Kiss-and-capture could also help resolve an open question about Pluto’s temperature. Astronomers think that the planet had an underground liquid ocean for most or all of its history, but where it got the heat to sustain that ocean is unknown. Many models of the solar system’s formation suggest that Pluto formed much later than planets in the inner solar system, but if it did, it would have missed out on a lot of radioactive materials that could have heated its interior.

But with a kiss-and-capture, “theoretically, you could add a heat source to Pluto from the impact and then sustain heating of Pluto over time as Charon starts to migrate outwards,” Denton said.

“This process might be something that happens all across the Kuiper belt, but it might not necessarily be something that’s happening, say, in the asteroid belt.”

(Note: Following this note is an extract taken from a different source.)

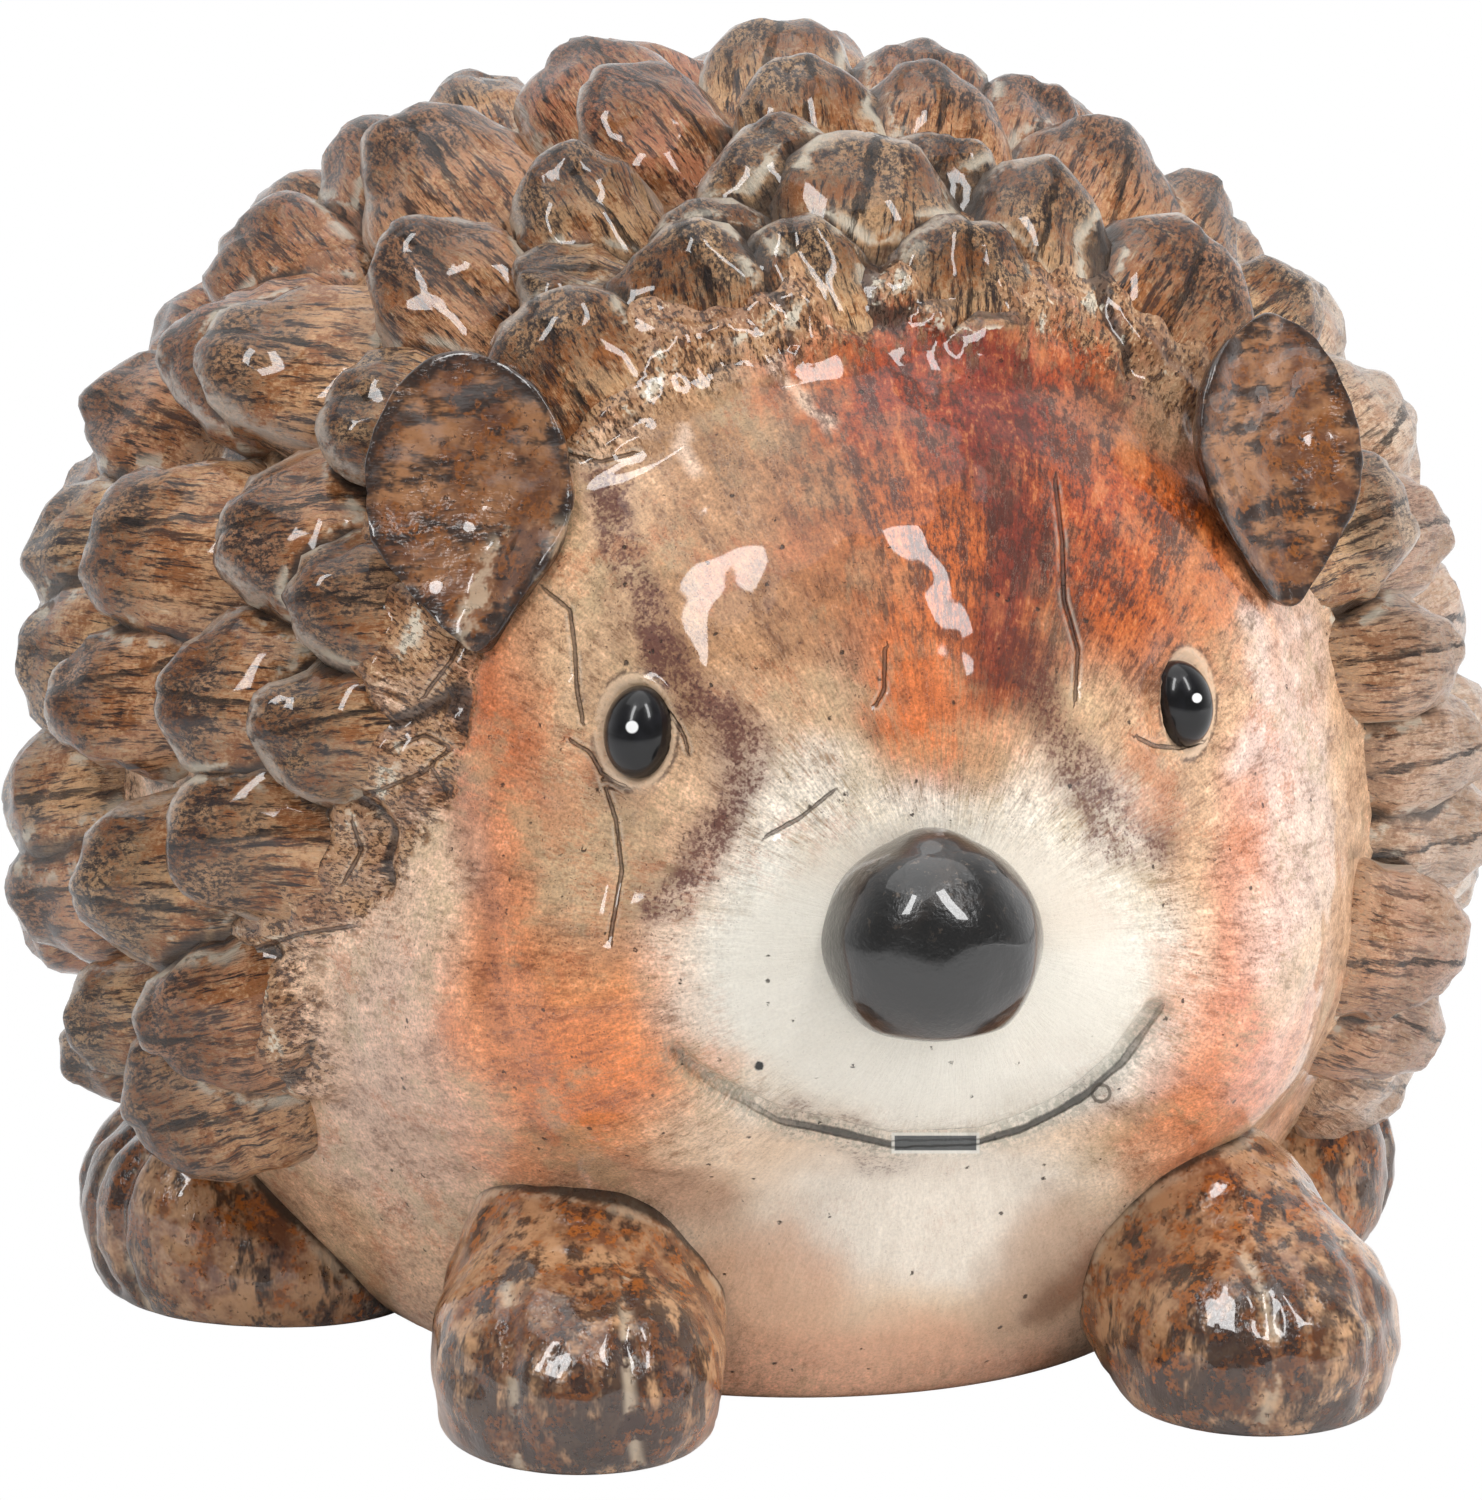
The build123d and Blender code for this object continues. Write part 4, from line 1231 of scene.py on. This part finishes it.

However, McKinnon cautioned that Pluto’s precollision heat is still an important factor to consider in a kiss-and-capture scenario. A warm proto-Pluto or proto-Charon would have distinctly separate layers of rock and ice, whereas cold objects would have a more even mix of rock and ice throughout. That would affect how much of each material’s strength came into play during the collision. It would be tough, he said, to gather convincing evidence for kiss-and-capture versus the more traditional graze-and-merge.

“I suppose that definitive evidence for an ocean today on Pluto would argue for an even warmer Pluto in the past, which would argue against kiss-and-capture,” he said.

Because a kiss-and-capture depends on the material strength of the colliding objects, it might have happened to other icy objects in the outer solar system. The researchers also simulated the collision of Orcus and Vanth, another pair of co-orbiting icy objects out beyond Neptune’s orbit with a mass ratio similar to that of Pluto and Charon. Kiss-and-capture worked for that system, too.

“This process might be something that happens all across the Kuiper belt, but it might not necessarily be something that’s happening, say, in the asteroid belt,” Denton said.

The team plans to simulate this kind of collision for other pairs of trans-Neptunian objects like Eris and Dysnomia and Quaoar and Weywot. McKinnon said that seeing kiss-and-capture work for other binary systems in the Kuiper belt—of which there are many—would help convince him that it happened to Pluto, too.